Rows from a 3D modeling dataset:
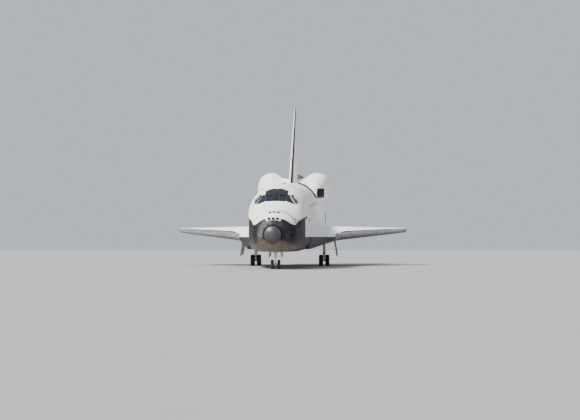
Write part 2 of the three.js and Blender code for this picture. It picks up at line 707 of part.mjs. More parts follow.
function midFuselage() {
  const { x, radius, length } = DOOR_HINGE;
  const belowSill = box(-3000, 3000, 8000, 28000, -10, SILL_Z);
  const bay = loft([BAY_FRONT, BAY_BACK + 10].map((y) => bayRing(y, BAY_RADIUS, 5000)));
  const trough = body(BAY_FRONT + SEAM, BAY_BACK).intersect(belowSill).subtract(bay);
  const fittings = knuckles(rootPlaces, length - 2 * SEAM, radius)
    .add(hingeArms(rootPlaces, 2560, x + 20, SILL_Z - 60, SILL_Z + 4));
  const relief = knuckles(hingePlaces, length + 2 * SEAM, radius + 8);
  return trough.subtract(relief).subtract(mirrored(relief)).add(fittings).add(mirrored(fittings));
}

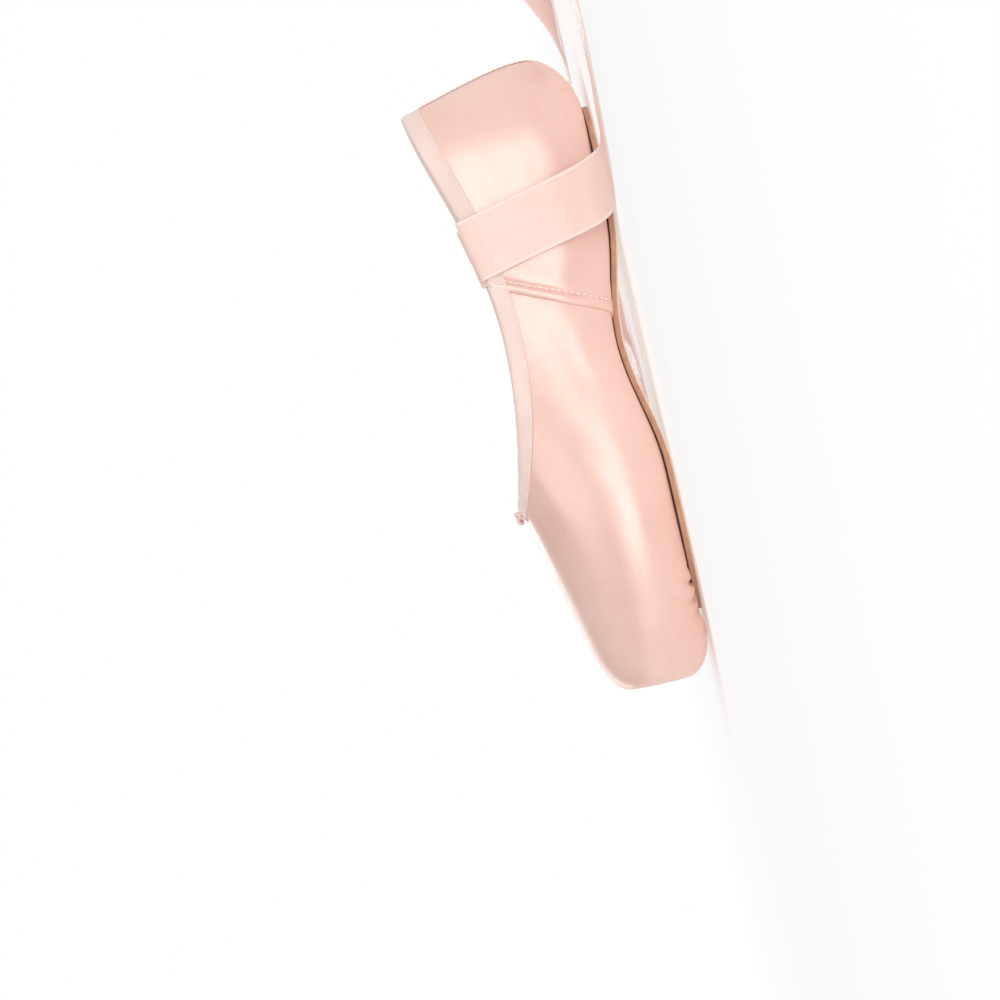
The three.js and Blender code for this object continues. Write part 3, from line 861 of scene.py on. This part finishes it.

TASK DETAILS:
Copy all of the data exactly.

SOLUTION:
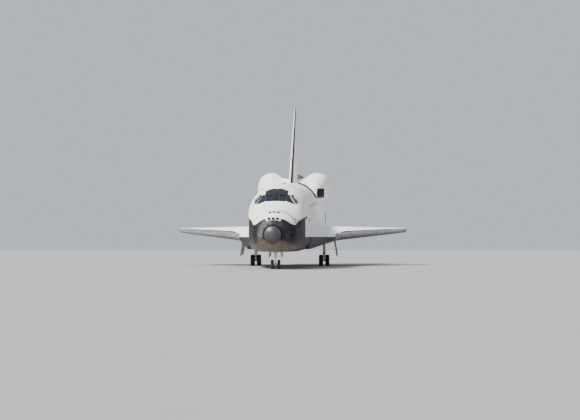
Write part 2 of the three.js and Blender code for this picture. It picks up at line 707 of part.mjs. More parts follow.
function midFuselage() {
  const { x, radius, length } = DOOR_HINGE;
  const belowSill = box(-3000, 3000, 8000, 28000, -10, SILL_Z);
  const bay = loft([BAY_FRONT, BAY_BACK + 10].map((y) => bayRing(y, BAY_RADIUS, 5000)));
  const trough = body(BAY_FRONT + SEAM, BAY_BACK).intersect(belowSill).subtract(bay);
  const fittings = knuckles(rootPlaces, length - 2 * SEAM, radius)
    .add(hingeArms(rootPlaces, 2560, x + 20, SILL_Z - 60, SILL_Z + 4));
  const relief = knuckles(hingePlaces, length + 2 * SEAM, radius + 8);
  return trough.subtract(relief).subtract(mirrored(relief)).add(fittings).add(mirrored(fittings));
}

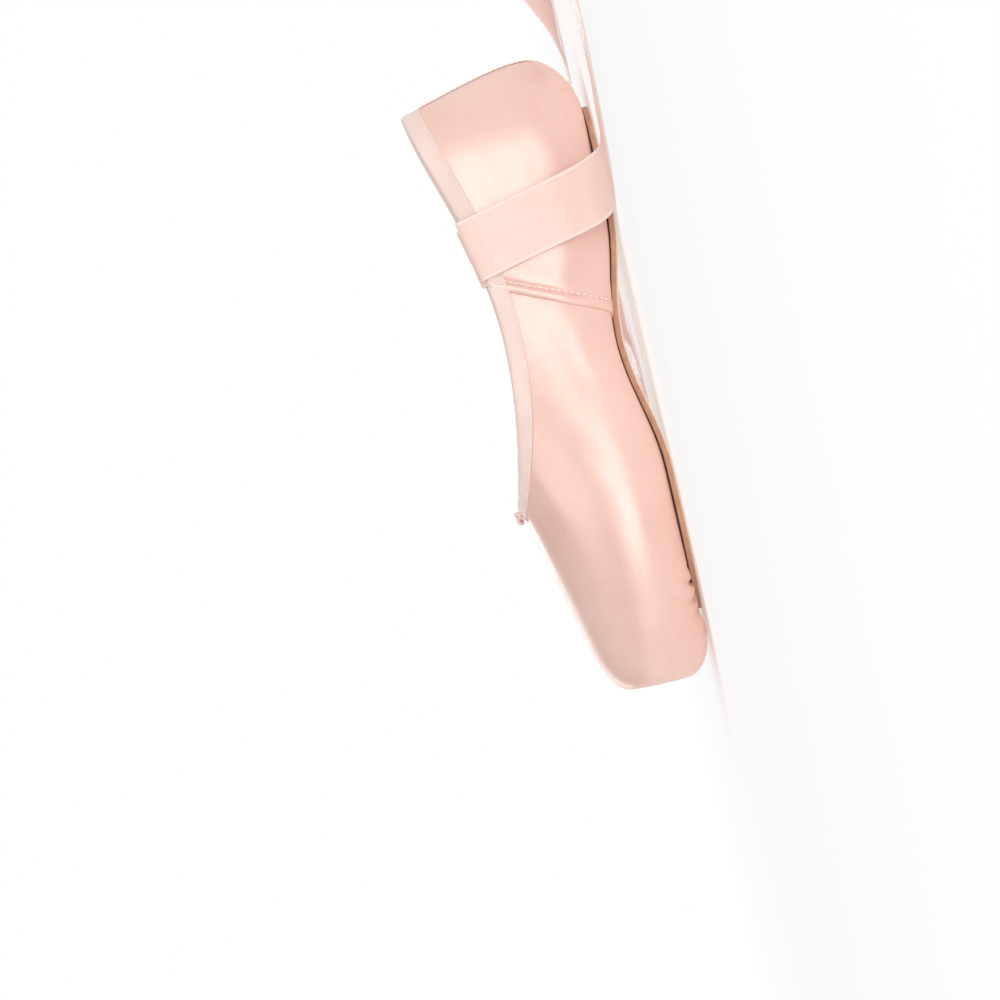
The three.js and Blender code for this object continues. Write part 3, from line 861 of scene.py on. This part finishes it.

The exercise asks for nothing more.